- _Given entries_:
━━━━━━━━━━━━━━━━

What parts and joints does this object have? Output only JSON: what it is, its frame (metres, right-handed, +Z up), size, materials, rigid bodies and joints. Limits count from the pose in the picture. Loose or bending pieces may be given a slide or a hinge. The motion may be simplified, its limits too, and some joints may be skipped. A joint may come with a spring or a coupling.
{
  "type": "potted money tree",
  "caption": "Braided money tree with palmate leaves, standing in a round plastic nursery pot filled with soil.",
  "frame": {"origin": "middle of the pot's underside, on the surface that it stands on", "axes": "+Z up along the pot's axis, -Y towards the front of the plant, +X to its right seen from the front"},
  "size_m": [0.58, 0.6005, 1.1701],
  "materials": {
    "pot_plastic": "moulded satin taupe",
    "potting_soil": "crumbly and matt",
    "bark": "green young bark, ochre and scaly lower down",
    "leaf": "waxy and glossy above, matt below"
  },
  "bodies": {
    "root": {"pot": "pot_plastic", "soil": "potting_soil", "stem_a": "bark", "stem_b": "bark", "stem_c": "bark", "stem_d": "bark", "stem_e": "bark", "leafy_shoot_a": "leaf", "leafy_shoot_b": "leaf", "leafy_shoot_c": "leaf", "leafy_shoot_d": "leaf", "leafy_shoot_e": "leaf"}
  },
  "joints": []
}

━━━━━━━━━━━━━━━━

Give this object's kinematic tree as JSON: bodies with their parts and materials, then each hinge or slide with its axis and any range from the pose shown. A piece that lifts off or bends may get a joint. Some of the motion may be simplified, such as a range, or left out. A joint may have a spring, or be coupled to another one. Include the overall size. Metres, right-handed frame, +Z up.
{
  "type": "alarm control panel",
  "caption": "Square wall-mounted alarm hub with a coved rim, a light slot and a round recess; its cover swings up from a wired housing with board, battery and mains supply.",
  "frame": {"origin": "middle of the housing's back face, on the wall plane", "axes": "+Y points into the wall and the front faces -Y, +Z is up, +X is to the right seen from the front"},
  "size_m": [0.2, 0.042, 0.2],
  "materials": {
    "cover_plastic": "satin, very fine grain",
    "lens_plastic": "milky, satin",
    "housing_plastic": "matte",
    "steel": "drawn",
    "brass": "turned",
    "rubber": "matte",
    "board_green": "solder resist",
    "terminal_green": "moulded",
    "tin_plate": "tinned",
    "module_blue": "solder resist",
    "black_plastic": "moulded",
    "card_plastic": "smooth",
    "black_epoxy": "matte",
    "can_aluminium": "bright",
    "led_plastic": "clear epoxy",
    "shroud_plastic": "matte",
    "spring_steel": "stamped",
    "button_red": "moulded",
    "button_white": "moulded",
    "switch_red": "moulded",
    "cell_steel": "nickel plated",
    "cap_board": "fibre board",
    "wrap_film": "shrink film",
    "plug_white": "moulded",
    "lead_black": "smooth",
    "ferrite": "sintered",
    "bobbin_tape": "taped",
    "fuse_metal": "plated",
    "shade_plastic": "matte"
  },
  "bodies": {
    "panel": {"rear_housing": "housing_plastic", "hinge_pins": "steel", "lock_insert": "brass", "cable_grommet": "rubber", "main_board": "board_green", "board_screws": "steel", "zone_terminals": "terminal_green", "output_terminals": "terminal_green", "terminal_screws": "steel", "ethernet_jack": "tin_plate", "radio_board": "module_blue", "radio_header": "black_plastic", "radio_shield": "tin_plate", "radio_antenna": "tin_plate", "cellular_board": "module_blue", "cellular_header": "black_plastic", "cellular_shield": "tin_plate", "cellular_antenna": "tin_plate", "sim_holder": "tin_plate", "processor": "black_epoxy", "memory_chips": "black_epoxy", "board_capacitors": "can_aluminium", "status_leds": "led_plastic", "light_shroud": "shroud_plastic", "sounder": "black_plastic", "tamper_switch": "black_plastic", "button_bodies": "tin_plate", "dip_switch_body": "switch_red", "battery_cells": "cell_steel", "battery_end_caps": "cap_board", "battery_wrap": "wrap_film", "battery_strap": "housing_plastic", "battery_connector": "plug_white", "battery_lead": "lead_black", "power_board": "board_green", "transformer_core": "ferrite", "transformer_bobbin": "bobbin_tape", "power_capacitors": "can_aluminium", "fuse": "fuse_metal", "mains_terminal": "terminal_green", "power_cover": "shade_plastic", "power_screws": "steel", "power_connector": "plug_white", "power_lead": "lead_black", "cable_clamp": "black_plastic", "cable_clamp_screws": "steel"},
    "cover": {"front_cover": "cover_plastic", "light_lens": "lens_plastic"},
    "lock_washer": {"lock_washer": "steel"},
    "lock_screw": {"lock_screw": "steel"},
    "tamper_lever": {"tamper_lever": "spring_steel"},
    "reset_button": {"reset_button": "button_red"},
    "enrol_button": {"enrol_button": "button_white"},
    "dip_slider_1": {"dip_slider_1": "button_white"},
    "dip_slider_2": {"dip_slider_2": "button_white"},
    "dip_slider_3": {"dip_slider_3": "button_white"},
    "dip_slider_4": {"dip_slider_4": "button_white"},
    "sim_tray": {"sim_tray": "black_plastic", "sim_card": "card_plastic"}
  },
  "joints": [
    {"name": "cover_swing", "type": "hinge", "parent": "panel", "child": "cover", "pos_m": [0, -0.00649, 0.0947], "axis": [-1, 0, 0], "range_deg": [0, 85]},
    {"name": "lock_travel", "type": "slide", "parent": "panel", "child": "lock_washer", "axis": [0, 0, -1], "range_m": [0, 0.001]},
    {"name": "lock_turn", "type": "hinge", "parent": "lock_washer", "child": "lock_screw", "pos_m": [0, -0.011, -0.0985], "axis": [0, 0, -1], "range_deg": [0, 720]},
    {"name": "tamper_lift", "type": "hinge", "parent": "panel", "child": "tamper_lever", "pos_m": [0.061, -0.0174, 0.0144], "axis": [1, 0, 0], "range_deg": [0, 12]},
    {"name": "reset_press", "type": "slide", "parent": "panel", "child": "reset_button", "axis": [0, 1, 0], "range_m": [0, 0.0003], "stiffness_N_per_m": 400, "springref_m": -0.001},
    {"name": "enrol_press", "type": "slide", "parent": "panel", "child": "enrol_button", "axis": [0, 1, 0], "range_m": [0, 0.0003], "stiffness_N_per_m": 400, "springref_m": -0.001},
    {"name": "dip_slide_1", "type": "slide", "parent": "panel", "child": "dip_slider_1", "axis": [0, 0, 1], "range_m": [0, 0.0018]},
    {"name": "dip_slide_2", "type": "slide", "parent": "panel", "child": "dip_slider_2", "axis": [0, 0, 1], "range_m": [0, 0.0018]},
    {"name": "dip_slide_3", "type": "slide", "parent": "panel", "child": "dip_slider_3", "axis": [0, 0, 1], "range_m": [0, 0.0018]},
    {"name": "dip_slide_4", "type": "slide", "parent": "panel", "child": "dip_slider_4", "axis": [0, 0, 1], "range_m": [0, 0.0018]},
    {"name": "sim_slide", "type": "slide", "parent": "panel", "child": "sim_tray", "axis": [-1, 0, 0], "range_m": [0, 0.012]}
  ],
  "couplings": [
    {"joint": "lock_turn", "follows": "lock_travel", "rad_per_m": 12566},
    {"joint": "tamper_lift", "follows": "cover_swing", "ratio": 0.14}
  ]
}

━━━━━━━━━━━━━━━━

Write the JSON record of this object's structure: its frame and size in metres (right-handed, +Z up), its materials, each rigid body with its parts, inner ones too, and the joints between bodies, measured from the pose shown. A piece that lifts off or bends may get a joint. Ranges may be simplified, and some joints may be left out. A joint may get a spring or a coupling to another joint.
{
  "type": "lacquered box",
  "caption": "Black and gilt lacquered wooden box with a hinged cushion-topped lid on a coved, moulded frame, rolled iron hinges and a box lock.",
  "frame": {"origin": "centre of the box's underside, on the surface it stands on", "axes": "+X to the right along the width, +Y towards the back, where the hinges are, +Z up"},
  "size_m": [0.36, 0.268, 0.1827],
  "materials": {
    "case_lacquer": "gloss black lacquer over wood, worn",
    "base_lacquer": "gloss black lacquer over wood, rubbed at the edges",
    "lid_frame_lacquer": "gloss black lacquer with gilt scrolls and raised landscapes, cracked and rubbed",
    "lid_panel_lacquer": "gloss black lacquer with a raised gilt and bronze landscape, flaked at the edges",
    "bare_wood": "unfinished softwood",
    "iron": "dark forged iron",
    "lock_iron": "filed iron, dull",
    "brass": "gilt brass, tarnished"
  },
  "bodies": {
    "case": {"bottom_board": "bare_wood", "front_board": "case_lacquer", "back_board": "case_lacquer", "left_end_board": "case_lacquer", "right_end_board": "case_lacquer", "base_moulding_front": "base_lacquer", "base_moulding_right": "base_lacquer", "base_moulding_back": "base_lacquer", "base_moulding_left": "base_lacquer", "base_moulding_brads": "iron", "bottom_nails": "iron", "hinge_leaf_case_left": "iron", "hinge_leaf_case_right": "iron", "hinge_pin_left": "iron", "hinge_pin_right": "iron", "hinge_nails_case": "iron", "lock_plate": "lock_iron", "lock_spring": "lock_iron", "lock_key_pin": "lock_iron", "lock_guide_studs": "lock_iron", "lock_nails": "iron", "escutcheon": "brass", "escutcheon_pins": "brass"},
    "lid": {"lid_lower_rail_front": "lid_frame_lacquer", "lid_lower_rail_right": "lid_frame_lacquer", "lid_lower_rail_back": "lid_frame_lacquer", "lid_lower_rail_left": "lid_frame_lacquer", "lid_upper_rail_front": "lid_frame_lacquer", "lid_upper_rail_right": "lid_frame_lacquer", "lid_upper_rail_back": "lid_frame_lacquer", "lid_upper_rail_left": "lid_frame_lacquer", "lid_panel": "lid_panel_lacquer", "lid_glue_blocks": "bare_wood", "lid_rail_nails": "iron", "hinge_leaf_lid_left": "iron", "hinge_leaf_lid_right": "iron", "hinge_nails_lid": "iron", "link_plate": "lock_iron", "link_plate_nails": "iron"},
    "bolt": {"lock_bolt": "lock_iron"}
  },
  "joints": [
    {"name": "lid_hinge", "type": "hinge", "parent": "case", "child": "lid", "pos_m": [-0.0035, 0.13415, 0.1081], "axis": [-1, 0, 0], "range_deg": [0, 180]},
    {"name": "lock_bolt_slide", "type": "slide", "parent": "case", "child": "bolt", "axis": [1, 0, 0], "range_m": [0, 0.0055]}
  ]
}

━━━━━━━━━━━━━━━━

- _What you need to do_: Give nothing but the number of lines containing the string "tree".

- _Result for this task_: 3